> [Requirements]
Reproduce exactly the lines from the one containing "831 of scene.py. This part finishes it." down to the one containing "weights, round_thread(x, 8))", including both of those lines, and nothing else.

[Scripts that build objects]
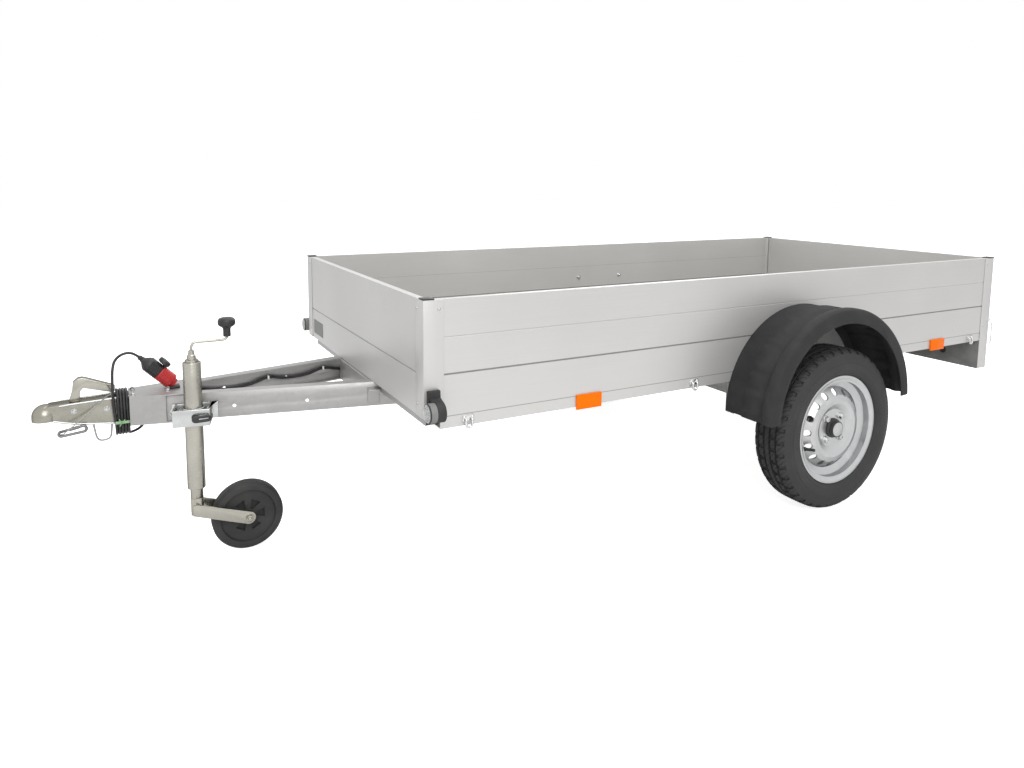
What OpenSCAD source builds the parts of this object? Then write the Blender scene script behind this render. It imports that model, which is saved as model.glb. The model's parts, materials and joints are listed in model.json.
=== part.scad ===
// Single-axle box trailer with a V drawbar, a ball coupling and a jockey wheel.
// Millimetres. +X is the trailer's left side, -Y is forward, +Z is up.
// The origin is on the ground, under the middle of the whole trailer.

/* [Load box] */
// Outer length of the load box
box_l = 2540; // [2000:10:3000]
// Outer width of the load box
box_w = 1210; // [1100:10:1500]
// Height of the box walls
wall_h = 312; // [250:1:450]
// Thickness of the hollow wall boards
wall_t = 20; // [16:1:25]
// Height of the wall's lower edge above the ground
deck_z = 468; // [460:1:560]
// Width of each leg of the corner posts
post_w = 57; // [45:1:70]
// Outer size of the tube inside each corner post
post_tube = 30; // [26:1:36]

/* [Chassis] */
// Distance from the front wall forward to the ball's centre
ball_ahead = 865; // [800:5:1100]
// Height of the ball's centre above the ground
ball_z = 434; // [420:1:480]
// Angle of each drawbar arm to the centreline
arm_angle = 12.2; // [10:0.1:16]
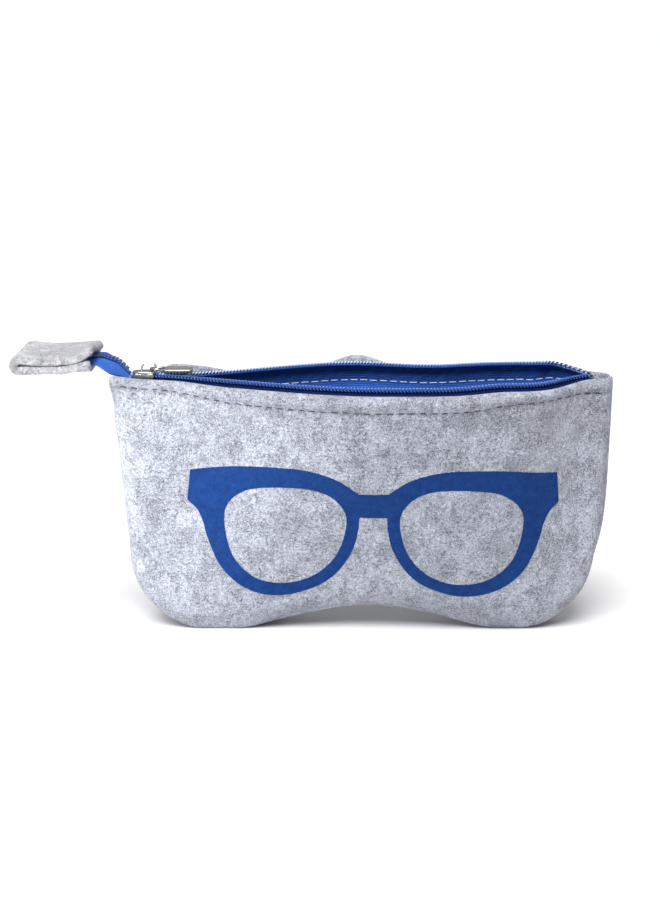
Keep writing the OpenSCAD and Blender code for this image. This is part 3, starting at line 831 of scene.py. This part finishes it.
def coil_cord(lip, name):
    x = np.linspace(ZIP_FROM + 0.3, ZIP_TO - 0.3, 500)
    y, z = on_band(lip, x, COIL_W / 2 + 0.1, 0)
    points, faces = tube(np.stack([x, lip.side * y, z], -1), 0.42, 8)
    weights = np.repeat(open_at(lip, x), 8)
    return build(name, points, faces, core_thread, weights, round_thread(x, 8))


def chevrons(name, places, start, count, rows, weight):
    """Rows of small V stitches that hold a coil to its tape. Each of places turns x, d and n into points."""
    parts, xs, twist = [], [], []
    t = np.linspace(0, 1, 5)
    n = COIL_T / 2 + 0.03 - 0.16 * (2 * t - 1) ** 4
    for place in places:
        for row in rows:
            for k in range(count):
                for lean_to in (-1, 1):
                    x0 = start + k * PITCH
                    x = x0 + 0.95 * t
                    parts.append(tube(place(x, row + lean_to * 0.34 * (1 - t), n), 0.145, 6))
                    xs.append(np.repeat(x, 6))
                    twist.append(round_thread(x - x0, 6))
    points, faces = join(parts)
    return build(name, points, faces, blue_thread, weight(np.concatenate(xs)), np.vstack(twist))


def coil_stitching(lip, name):
    def place(x, d, n):
        y, z = on_band(lip, x, d, n)
        return np.stack([x, lip.side * y, z], -1)

    count = int((ZIP_TO - ZIP_FROM - 3) / PITCH)
    return chevrons(name, [place], ZIP_FROM + 1.2, count, (1.25, 1.95), lambda x: open_at(lip, x))


for lip, side, body in ((FRONT, "front", "front_lip"), (BACK, "back", "back_lip")):
    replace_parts(blend_by(tape(lip, "zip_tape_" + side)), side + "_tape")
    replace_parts(blend_by(coil(lip, "zip_coil_" + side)), side + "_coil")
    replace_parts(blend_by(coil_cord(lip, "zip_cord_" + side)), side + "_coil_cord")
    blend_by(coil_stitching(lip, "zip_stitching_" + side))


# ---- the zip's closed end outside the pouch ----
def tail_z(x):
    t = clamp((-87 - x) / 14)
    rise = mix(ZIP_Z - 1.6, TAB_Z, 0.35 * smooth(t) + 0.65 * t * (2 - t))
    return rise + 0.3 * bell(x, -98.6, 3.2) + tail_arch(x)


def tail_arch(x):
    return 1.3 * bell(x, -92.6, 3.4)


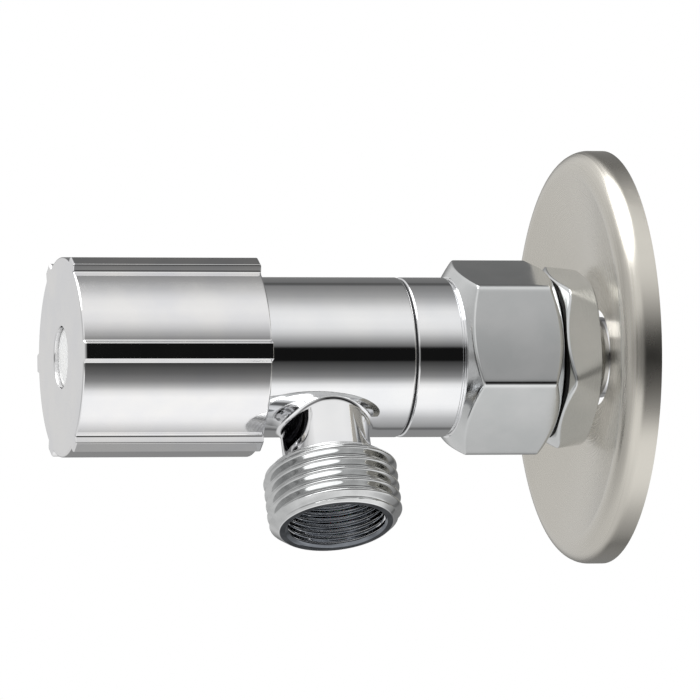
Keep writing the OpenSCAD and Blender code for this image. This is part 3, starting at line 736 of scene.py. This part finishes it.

> [Output of the exercise]
Keep writing the OpenSCAD and Blender code for this image. This is part 3, starting at line 831 of scene.py. This part finishes it.
def coil_cord(lip, name):
    x = np.linspace(ZIP_FROM + 0.3, ZIP_TO - 0.3, 500)
    y, z = on_band(lip, x, COIL_W / 2 + 0.1, 0)
    points, faces = tube(np.stack([x, lip.side * y, z], -1), 0.42, 8)
    weights = np.repeat(open_at(lip, x), 8)
    return build(name, points, faces, core_thread, weights, round_thread(x, 8))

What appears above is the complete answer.